Precisamente por ser, muitas vezes, confundido com obesidade, costuma ser diagnosticado numa fase já algo avançada, mas deixo-vos alguns sintomas – internos e externos – que podem ajudar-vos numa autoanálise (que nunca dispensa a consulta por um especialista).
Sintomas internos
- Sensibilidade extrema ao toque;
- Dor quando pressionada a zona;
- Sensação de pernas pesadas por causa do aumento do tecido adiposo e da concentração de líquidos.
Sintomas visíveis
- Manifesta-se nas duas pernas/ braços e os pés/ mãos não sofrem alterações, não apresentando inchaço;
- A pessoa com lipedema parece que tem dois corpos: a parte de cima estreita e a parte inferior do corpo é visivelmente mais volumosa (pode ser facilmente confundido com um corpo em forma de pera);
- Tendência para telangiectasias (derrames) na lateral da coxa;
- Ocorrência frequente de hematomas (que na maior parte das vezes, não sabemos como foram causados porque não batemos em lado nenhum.
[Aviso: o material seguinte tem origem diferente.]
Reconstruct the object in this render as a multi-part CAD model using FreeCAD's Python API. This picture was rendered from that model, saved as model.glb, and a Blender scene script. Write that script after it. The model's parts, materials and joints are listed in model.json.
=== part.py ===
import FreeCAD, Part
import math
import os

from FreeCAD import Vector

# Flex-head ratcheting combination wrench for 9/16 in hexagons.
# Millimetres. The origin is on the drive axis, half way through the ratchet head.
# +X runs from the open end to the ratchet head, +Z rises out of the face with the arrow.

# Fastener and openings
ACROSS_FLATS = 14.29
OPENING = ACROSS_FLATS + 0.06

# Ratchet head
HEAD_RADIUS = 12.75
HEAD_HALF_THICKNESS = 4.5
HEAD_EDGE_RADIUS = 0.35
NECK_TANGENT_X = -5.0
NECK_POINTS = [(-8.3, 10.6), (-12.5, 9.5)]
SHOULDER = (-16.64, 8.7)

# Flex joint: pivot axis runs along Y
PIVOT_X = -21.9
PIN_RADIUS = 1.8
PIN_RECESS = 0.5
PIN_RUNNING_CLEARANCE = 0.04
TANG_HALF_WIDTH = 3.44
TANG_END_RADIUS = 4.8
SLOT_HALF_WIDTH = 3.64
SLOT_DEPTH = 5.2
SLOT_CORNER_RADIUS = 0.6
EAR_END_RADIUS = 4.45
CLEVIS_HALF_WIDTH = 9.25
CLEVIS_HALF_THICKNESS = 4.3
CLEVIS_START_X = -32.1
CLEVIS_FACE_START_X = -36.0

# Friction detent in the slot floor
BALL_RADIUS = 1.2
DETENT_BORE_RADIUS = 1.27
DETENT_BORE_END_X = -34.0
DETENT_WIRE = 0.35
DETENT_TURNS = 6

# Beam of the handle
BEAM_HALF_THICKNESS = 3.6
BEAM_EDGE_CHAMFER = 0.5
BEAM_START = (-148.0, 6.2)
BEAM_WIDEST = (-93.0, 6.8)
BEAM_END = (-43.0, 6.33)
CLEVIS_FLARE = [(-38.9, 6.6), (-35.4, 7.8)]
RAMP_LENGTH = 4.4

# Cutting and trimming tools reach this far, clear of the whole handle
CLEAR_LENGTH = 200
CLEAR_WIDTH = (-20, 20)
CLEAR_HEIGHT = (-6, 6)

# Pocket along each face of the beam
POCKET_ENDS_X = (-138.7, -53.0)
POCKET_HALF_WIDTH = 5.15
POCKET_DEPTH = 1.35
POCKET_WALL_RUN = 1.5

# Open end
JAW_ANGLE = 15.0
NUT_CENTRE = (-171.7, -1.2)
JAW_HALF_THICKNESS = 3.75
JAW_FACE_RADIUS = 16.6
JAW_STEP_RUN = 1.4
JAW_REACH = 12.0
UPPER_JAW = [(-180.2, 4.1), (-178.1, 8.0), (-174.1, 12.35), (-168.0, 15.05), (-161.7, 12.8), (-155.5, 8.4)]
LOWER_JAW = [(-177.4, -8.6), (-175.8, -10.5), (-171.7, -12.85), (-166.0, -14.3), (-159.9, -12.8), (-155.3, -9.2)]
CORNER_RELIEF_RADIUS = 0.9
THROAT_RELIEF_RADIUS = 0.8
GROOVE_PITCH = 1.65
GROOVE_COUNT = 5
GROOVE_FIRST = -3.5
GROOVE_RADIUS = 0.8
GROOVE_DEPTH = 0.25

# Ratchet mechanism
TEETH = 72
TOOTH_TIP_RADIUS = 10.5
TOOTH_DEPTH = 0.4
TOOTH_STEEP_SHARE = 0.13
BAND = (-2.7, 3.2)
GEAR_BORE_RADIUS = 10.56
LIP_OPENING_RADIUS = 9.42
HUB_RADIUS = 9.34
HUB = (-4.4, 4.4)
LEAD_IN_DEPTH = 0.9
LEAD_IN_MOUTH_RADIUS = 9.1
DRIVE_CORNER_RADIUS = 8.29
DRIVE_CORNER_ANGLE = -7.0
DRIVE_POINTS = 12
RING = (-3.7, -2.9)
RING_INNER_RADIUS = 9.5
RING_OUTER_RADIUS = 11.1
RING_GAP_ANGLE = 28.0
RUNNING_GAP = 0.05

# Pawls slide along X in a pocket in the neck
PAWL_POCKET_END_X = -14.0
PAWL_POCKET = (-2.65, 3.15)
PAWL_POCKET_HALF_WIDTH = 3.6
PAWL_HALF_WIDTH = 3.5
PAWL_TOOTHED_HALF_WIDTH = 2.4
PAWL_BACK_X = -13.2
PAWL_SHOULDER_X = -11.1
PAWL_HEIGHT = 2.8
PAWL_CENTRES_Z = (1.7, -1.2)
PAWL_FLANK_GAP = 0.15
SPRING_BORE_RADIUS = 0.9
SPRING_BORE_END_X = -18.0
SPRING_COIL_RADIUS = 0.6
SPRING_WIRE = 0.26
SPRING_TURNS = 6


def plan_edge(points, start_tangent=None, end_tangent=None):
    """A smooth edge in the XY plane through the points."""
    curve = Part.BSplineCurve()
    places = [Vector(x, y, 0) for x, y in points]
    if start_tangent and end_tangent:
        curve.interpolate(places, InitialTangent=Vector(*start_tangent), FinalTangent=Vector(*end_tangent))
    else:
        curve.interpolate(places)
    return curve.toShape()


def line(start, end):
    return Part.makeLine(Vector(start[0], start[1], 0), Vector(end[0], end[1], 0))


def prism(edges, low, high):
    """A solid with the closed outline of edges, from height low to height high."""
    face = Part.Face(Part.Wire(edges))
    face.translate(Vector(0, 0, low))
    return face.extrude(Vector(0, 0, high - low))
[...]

Acontece que, neste caso, basta um toque com uma pressão ligeiramente mais forte para que surja uma nódoa negra);
- O desporto, uma alimentação saudável, ou até mesmo dietas radicais não produzem o efeito desejado nas células doentes, apenas nas células saudáveis do corpo (o que não significa que não valha a pena na mesma manter hábitos saudáveis).
Possíveis tratamentos
Um diagnóstico precoce é de extrema importância para que estejamos informadas e possamos controlar a doença, uma vez que é crónica.
Apesar de não ter cura, existem cuidados que podemos e devemos ter para vivermos o melhor possível com isto, como ter um estilo de vida saudável, que passa naturalmente por uma alimentação rica em nutrientes, proteína e hidratos de carbono complexos e evitando os alimentos processados, fritos, doces, etc, e claro, o exercício físico.
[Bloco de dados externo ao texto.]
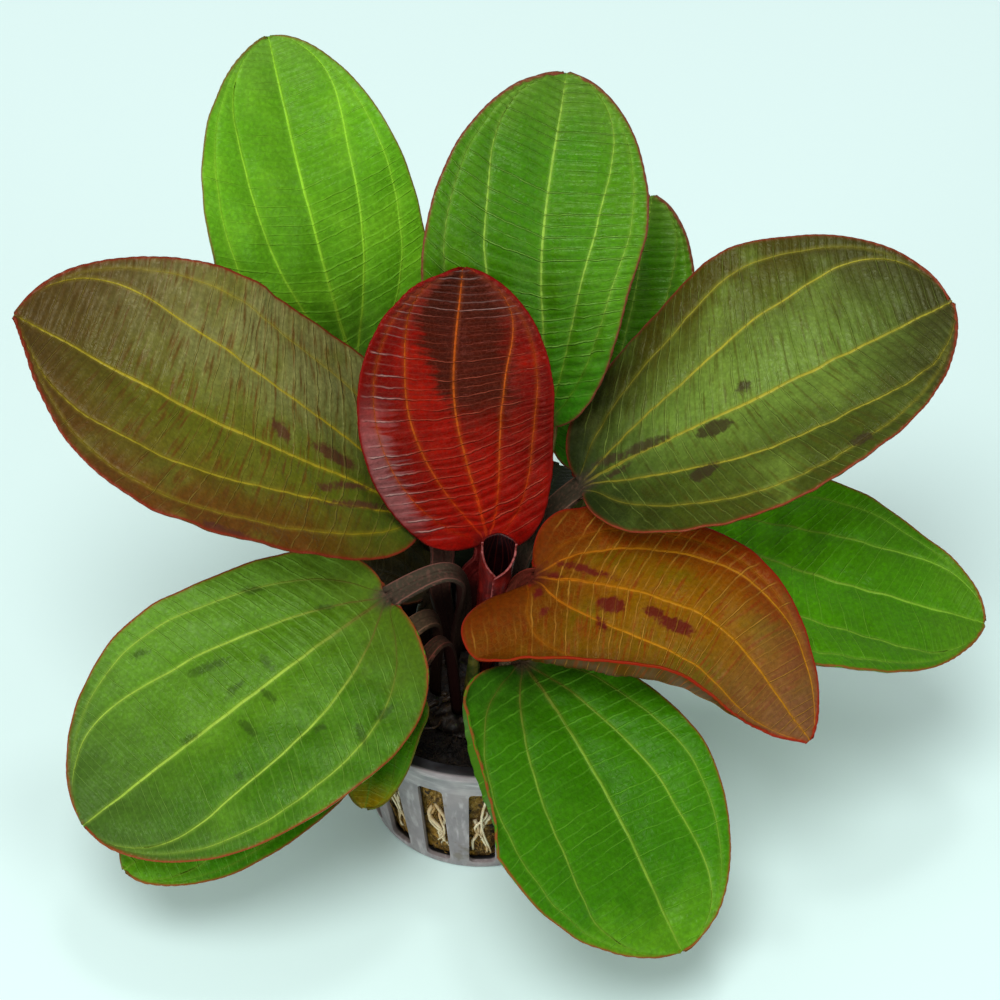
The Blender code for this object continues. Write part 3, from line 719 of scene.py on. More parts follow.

No caso das pessoas que tenham lipedema num estado mais avançado, as caminhadas e exercício debaixo de água são os mais indicados, uma vez que a corrida ou outros desportos de impacto contribuem para um maior inchaço das zonas afetadas.
Aliados a uma alimentação saudável e ao desporto, existem alguns tratamentos que ajudam a não deixar progredir a doença, como a terapia descongestiva combinada, drenagem linfática manual (neste caso, é preciso que informem o profissional acerca do lipedema para que haja moderação e ajuste na prática da drenagem, uma vez que a fragilidade vascular associada pode provocar hematomas e até o rompimento de alguns derrames mais superficiais).
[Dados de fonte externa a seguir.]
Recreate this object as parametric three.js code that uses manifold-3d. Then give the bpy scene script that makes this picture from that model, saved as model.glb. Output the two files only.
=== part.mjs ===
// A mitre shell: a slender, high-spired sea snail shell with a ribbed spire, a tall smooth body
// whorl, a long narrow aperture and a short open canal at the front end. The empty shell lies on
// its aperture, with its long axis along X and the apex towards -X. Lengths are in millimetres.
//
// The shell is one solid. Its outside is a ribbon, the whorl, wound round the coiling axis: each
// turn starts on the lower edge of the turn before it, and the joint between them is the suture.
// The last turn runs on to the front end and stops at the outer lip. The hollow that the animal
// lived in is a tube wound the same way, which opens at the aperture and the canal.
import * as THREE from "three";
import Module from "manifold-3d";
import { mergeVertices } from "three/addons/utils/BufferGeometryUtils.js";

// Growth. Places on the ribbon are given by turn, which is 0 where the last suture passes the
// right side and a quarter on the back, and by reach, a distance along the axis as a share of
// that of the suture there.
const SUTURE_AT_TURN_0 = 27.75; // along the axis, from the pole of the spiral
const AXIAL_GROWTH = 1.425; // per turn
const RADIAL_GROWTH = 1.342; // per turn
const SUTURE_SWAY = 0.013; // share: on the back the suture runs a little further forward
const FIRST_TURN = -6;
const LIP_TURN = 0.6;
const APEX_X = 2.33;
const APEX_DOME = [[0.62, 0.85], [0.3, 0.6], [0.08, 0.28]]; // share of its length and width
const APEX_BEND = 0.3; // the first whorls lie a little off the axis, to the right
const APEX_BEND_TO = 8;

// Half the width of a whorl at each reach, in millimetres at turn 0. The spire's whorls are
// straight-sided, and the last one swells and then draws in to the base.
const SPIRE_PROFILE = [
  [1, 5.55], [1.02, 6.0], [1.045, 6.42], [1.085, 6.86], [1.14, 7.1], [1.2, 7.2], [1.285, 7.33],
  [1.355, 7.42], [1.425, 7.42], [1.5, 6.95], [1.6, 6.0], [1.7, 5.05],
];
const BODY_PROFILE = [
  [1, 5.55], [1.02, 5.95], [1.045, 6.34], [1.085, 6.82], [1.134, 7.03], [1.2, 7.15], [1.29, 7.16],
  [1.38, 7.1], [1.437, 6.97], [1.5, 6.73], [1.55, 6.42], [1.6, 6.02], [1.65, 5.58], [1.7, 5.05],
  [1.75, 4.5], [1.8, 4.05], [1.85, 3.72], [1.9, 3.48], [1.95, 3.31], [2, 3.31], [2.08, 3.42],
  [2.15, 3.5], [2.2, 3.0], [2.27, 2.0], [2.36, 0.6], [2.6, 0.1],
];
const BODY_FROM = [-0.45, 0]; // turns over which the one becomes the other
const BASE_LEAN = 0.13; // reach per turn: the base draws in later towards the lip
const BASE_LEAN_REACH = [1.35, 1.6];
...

Existe também a terapia de compressão auxiliar, vulgarmente conhecida por “meias de compressão”, que reduz a pressão sobre as veias e favorece o correto retorno sanguíneo. São muito chatas de calçar, mas vale a pena o esforço.
Para casos extremos, a cirurgia de lipossucção, ou lipoaspiração, pode ser um recurso, mas apenas e só o médico especialista poderá dizer se é indicado para o vosso caso ou não.
De um ponto de vista geral, não se pode dizer que é uma doença grave. Gosto de pensar assim e de ver o copo meio cheio. Não é fatal, por isso, há sempre alguma coisa a fazer. Agora, que não é bonito, lá isso não é.
É doloroso, é desconfortável e para quem tem sem saber que tem, conduz muitas vezes, num estado avançado da doença, a um agravamento da dificuldade da mobilidade que, posteriormente, pode levar a complicações nas articulações. Não raras vezes, leva igualmente a depressões pela frustração e angústia de não se compreender o que se passa com o nosso corpo.
Da minha parte, posso dizer-vos que tenho lipedema há uns bons anos, mas só fui diagnosticada há cerca de um. Faço uma alimentação o mais saudável possível e algum exercício sempre que posso.
Se tem os mesmos resultados que vemos em pessoas sem lipedema? Não, não tem, mas todos os hábitos saudáveis que tenho tido têm-me ajudado a não deixar evoluir a doença para o estádio seguinte.
As meias de descanso e compressão ajudam imenso e as caminhadas e corrida têm efeito nas partes saudáveis do corpo, o que por sua vez, como somos um todo, ajuda a regular o volume corporal.
Aceitar o que não podemos mudar e trabalhar para mudar aquilo que podemos. O resto, é lidar.